The centrality of consciousness raising through shared political education has been a core part of black feminist movements across the world – which often began with people creating spaces for support and solidarity and in those spaces, questioning the co-constitution of gender, race and class. This was a robust form of critical reading, distinct from white feminist approaches that focused singularly on the body or the self, radical reading approaches like those adopted by groups like OWAAD, the Brixton Black Women’s Group and the Black Women's Action Committee in the Black Unity and Freedom Party were structural in nature; refusing the separate the oppressed subject from the structures that placed them within a specific social order. Understanding that the world was not built in your interests, indeed, recognizing that it is actively premised your premature death and exploitation jolts you awake. We read then, to work through our pain, to situate ourselves in a legacy and to understand the cyclical nature of our political demands.

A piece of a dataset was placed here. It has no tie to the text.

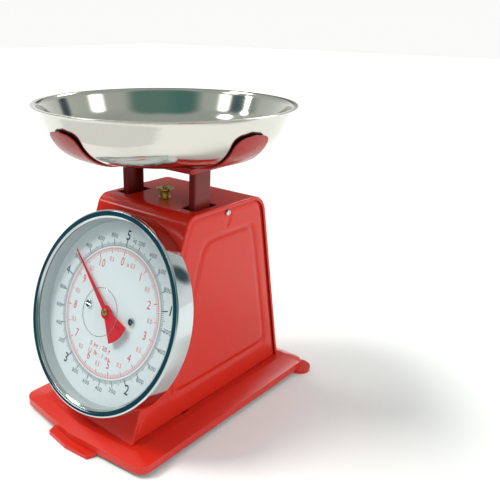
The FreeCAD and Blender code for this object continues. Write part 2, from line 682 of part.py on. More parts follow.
def build_carrier_rivets():
    """Rivets, flush above and headed below."""
    rivets = []
    for x in carrier_rivet_places():
        head_z = CROSSBAR_TOP_Z - CROSSBAR_SHEET
        shank = Part.makeCylinder(1.5, CROSSBAR_SHEET + CARRIER_SHEET, V(x, LOAD_Y, head_z))
        rivets.append(fuse([shank, Part.makeCylinder(2.8, 1.0, V(x, LOAD_Y, head_z - 1.0))]))
    return Part.makeCompound(rivets)


def bowl_edges(offset):
    """Side view of the bowl's outer face moved outwards by offset: wall, corner and base."""
    wall = radians(BOWL_WALL_ANGLE)
    out = (cos(wall) * offset, -sin(wall) * offset)
    end_r = BOWL_NECK_RADIUS - (BOWL_WALL_DROP - BOWL_NECK_DROP) * tan(wall)
    neck = V(BOWL_NECK_RADIUS + out[0], 0, BOWL_RIM_Z - BOWL_NECK_DROP + out[1])
    wall_end = V(end_r + out[0], 0, BOWL_RIM_Z - BOWL_WALL_DROP + out[1])
    radius = BOWL_CORNER + offset
    centre = V(end_r - BOWL_CORNER * cos(wall), 0, BOWL_RIM_Z - BOWL_WALL_DROP + BOWL_CORNER * sin(wall))
    flat_z = BOWL_RIM_Z - BOWL_DEPTH - offset
    last = radians(86.0)
    middle = (wall + last) / 2.0
    arc_middle = centre + V(radius * cos(middle), 0, -radius * sin(middle))
    arc_end = centre + V(radius * cos(last), 0, -radius * sin(last))
    flat = V(BOWL_FLAT_RADIUS, 0, flat_z)
    return [Part.LineSegment(neck, wall_end).toShape(), Part.Arc(wall_end, arc_middle, arc_end).toShape(),
            Part.LineSegment(arc_end, flat).toShape(), Part.LineSegment(flat, V(0, 0, flat_z)).toShape()]


def bowl_skin(inner_offset, outer_offset):
    """A thin turned shell that follows the bowl between two offsets."""
    inside, outside = bowl_edges(inner_offset), bowl_edges(outer_offset)
    top = Part.LineSegment(inside[0].Vertexes[0].Point, outside[0].Vertexes[0].Point).toShape()
    axis = Part.LineSegment(inside[-1].Vertexes[-1].Point, outside[-1].Vertexes[-1].Point).toShape()
    wire = Part.Wire(Part.__sortEdges__(inside + [axis, top] + outside))
    return Part.Face(wire).revolve(V(0, 0, 0), Z_AXIS, 360)


def build_bowl():
    """Spun bowl with a thin out-turned lip."""
    skin = bowl_skin(-BOWL_SHEET, 0.0)
    neck_z = BOWL_RIM_Z - BOWL_NECK_DROP
    wall = radians(BOWL_WALL_ANGLE)
    inner_neck = (BOWL_NECK_RADIUS - BOWL_SHEET * cos(wall), neck_z + BOWL_SHEET * sin(wall))
    lip = turned([inner_neck, (BOWL_NECK_RADIUS, neck_z), (BOWL_NECK_RADIUS + 2.2, BOWL_RIM_Z - BOWL_SHEET - 0.3),
                  (BOWL_RIM_RADIUS, BOWL_RIM_Z - BOWL_SHEET), (BOWL_RIM_RADIUS, BOWL_RIM_Z),
                  (BOWL_NECK_RADIUS + 1.6, BOWL_RIM_Z - 0.2)])
    bowl = fuse([skin, lip])
    bowl.translate(V(0, LOAD_Y, 0))
    return bowl


def build_bowl_carrier():
    """Cross of two strips whose four ends curve up round the bowl."""
    skin = bowl_skin(CARRIER_GAP, CARRIER_GAP + CARRIER_SHEET)
    shift = CROSSBAR_TOP_Z + CARRIER_SHEET - (BOWL_RIM_Z - BOWL_DEPTH - CARRIER_GAP)
    skin.translate(V(0, 0, shift))
    half = CARRIER_ARM_WIDTH / 2.0
    outline = [(-half, 200.0, 0), (half, 200.0, 0), (half, CARRIER_TIP_Z, 10.0), (-half, CARRIER_TIP_Z, 10.0)]
    strip = side_prism(outline, (-120.0, 120.0))
    across = strip.copy()
    across.rotate(V(0, 0, 0), Z_AXIS, 90)
    hub = Part.makeCylinder(CARRIER_HUB_RADIUS, 100.0, V(0, 0, 200.0))
    cross = skin.common(fuse([strip, across, hub]))
    cross = cross.Solids[0] if len(cross.Solids) == 1 else cross
    cross.rotate(V(0, 0, 0), Z_AXIS, CARRIER_TURN)
    for x in carrier_rivet_places():
        cross = cross.cut(rod(1.5, (x, 0, 200), (x, 0, 250)))
    cross.translate(V(0, LOAD_Y, 0))
    return cross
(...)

The Radical Approaches Reading Group is a bi-monthly online space dedicated to the discussion of revolutionary ideas in core theoretical texts. It’s a space to learn together, to grow in our political understandings and get to grips with the core arguments of theorists thinking through and writing about decolonisation, gender, the construction of history and much more. It is a space to build a critical community where we resist the desire to be in competition with one another or the impulse to “master” the texts in question. Instead, we commit ourselves to turning the ideas over in our heads and working through the knots collectively. The texts have been selected with the aim of providing an introduction and overview of main texts by major thinkers. Studying the work of Franz Fanon, Jamaica Kincaid, Linda Tuhiwai-Smith and more is incredibly relevant in helping us digest a world in crisis, a world that has been in crisis since its inception. These texts help illuminate the contours of colonial histories and their role in fortifying ideas of the nation, the citizen, the “oppressed” and the “oppressor.” What does it mean to reckon with history in real-time, what does it mean to take seriously that movements for decolonisation were the product of a specific post-independence historical moment? How can ‘then’ help us think about ‘now?’